#### [What you have to do]
Reproduce the full listing that appears beneath this instruction exactly.

>>>>

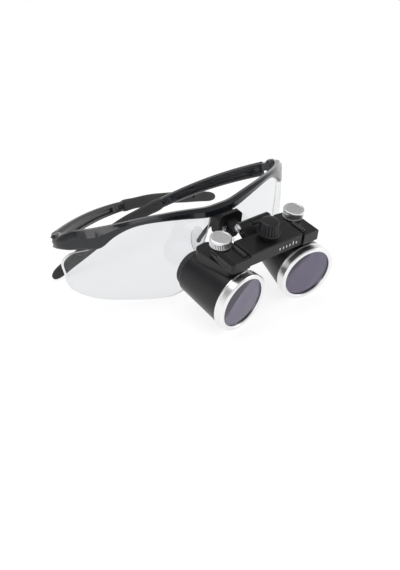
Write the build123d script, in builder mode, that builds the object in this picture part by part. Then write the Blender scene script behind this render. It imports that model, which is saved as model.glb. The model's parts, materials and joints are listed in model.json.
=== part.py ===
"""Through-the-front dental loupes on half-rim spectacles, resting with the temples folded.

Millimetres. +X is the wearer's left, +Y runs back towards the wearer, +Z is up.
The loupes stand on the rims of the objectives and the lower edges of the lenses.
"""

import os
from math import asin, atan, cos, pi, radians, sin, sqrt, tan

from build123d import *

os.makedirs("parts", exist_ok=True)

# Stance: where the crossbar lies and how far it and the spectacles lean
bar_y = -55.26
bar_pitch = 12.0
frame_lean = 9.75
bridge_z = -3.9
eyecup_to_bridge = 9.06

# Telescopes
objective_x = 19.85
objective_y = -10.05
objective_z = -23.03
toe_in = 7.7
rim_radius = 14.5
rim_length = 4.85
rim_chamfer = 0.5
rim_lip = 1.0
rim_gap = 0.15
aperture_radius = 12.25
objective_radius = 13.15
objective_edge = 2.2
objective_crown = 0.9
barrel_length = 27.0
barrel_front_radius = 14.0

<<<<

#### [Finished exercise]
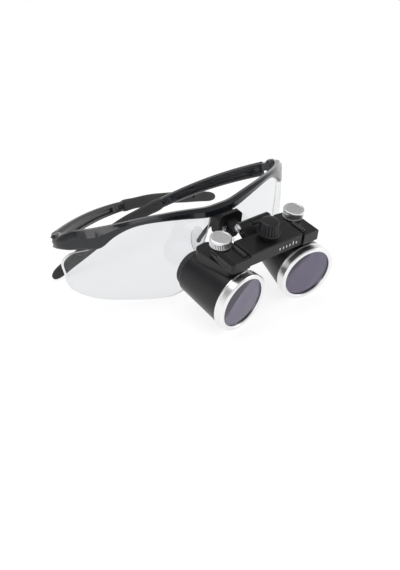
Write the build123d script, in builder mode, that builds the object in this picture part by part. Then write the Blender scene script behind this render. It imports that model, which is saved as model.glb. The model's parts, materials and joints are listed in model.json.
=== part.py ===
"""Through-the-front dental loupes on half-rim spectacles, resting with the temples folded.

Millimetres. +X is the wearer's left, +Y runs back towards the wearer, +Z is up.
The loupes stand on the rims of the objectives and the lower edges of the lenses.
"""

import os
from math import asin, atan, cos, pi, radians, sin, sqrt, tan

from build123d import *

os.makedirs("parts", exist_ok=True)

# Stance: where the crossbar lies and how far it and the spectacles lean
bar_y = -55.26
bar_pitch = 12.0
frame_lean = 9.75
bridge_z = -3.9
eyecup_to_bridge = 9.06

# Telescopes
objective_x = 19.85
objective_y = -10.05
objective_z = -23.03
toe_in = 7.7
rim_radius = 14.5
rim_length = 4.85
rim_chamfer = 0.5
rim_lip = 1.0
rim_gap = 0.15
aperture_radius = 12.25
objective_radius = 13.15
objective_edge = 2.2
objective_crown = 0.9
barrel_length = 27.0
barrel_front_radius = 14.0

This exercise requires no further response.